:: Items ::

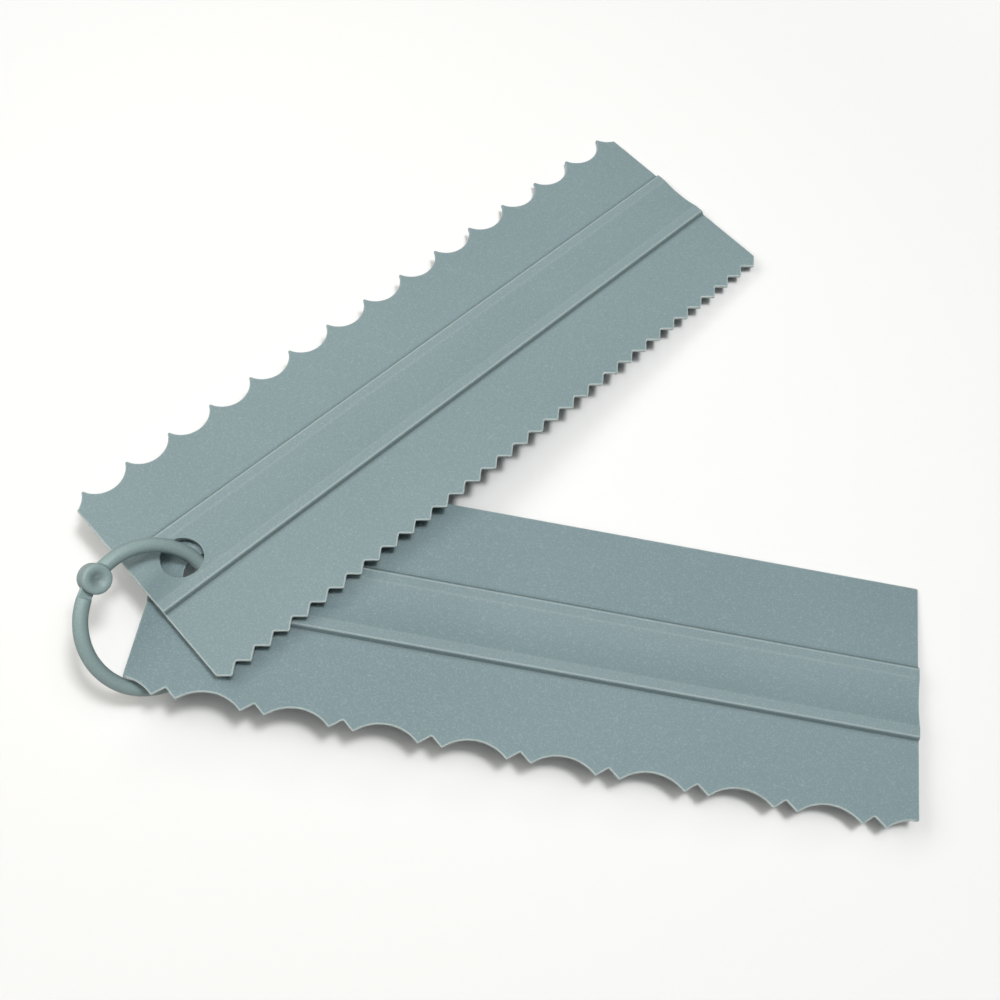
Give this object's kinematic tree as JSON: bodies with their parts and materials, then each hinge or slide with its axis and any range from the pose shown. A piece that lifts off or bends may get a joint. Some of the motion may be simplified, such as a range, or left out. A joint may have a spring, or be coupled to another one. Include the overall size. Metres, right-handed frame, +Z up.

:::
:: Items ::

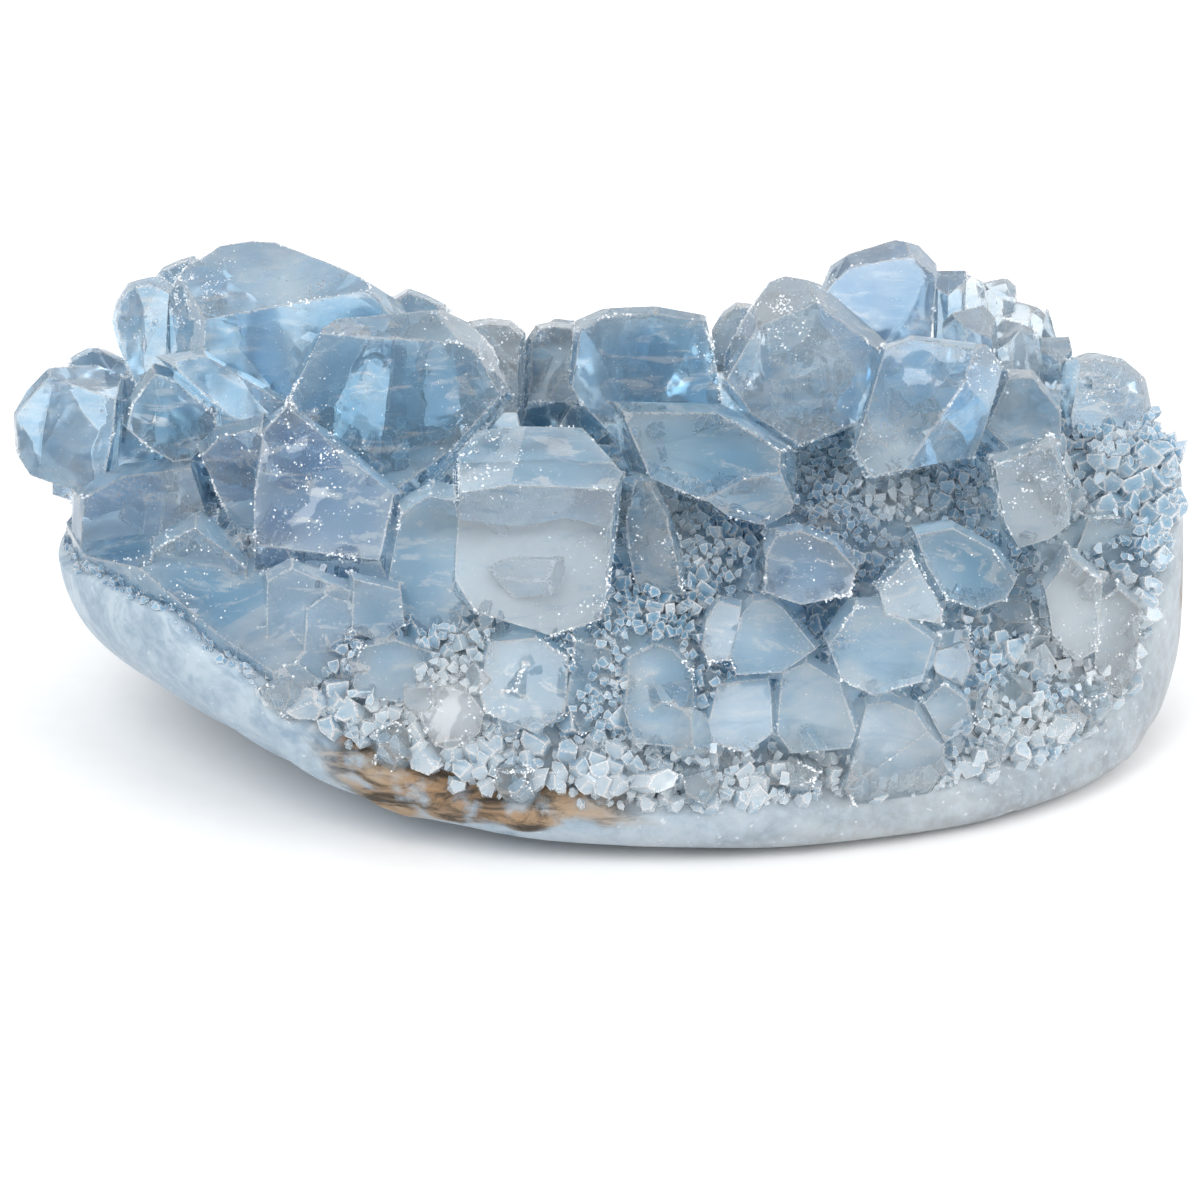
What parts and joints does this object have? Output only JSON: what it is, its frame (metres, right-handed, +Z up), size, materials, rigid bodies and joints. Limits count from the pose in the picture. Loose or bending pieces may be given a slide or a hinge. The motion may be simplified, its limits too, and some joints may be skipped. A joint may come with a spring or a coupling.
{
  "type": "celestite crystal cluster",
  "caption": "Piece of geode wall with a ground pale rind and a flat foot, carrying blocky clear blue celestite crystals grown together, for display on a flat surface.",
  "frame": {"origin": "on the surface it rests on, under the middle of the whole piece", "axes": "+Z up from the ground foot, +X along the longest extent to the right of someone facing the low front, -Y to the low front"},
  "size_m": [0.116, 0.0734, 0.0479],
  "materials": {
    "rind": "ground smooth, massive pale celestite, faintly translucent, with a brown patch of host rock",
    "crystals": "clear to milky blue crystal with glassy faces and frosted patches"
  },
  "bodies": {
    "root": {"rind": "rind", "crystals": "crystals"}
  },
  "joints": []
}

:::

- Your task:
Sift through the entries and copy every line with "right".

- Result below:
Give this object's kinematic tree as JSON: bodies with their parts and materials, then each hinge or slide with its axis and any range from the pose shown. A piece that lifts off or bends may get a joint. Some of the motion may be simplified, such as a range, or left out. A joint may have a spring, or be coupled to another one. Include the overall size. Metres, right-handed frame, +Z up.
What parts and joints does this object have? Output only JSON: what it is, its frame (metres, right-handed, +Z up), size, materials, rigid bodies and joints. Limits count from the pose in the picture. Loose or bending pieces may be given a slide or a hinge. The motion may be simplified, its limits too, and some joints may be skipped. A joint may come with a spring or a coupling.
  "frame": {"origin": "on the surface it rests on, under the middle of the whole piece", "axes": "+Z up from the ground foot, +X along the longest extent to the right of someone facing the low front, -Y to the low front"},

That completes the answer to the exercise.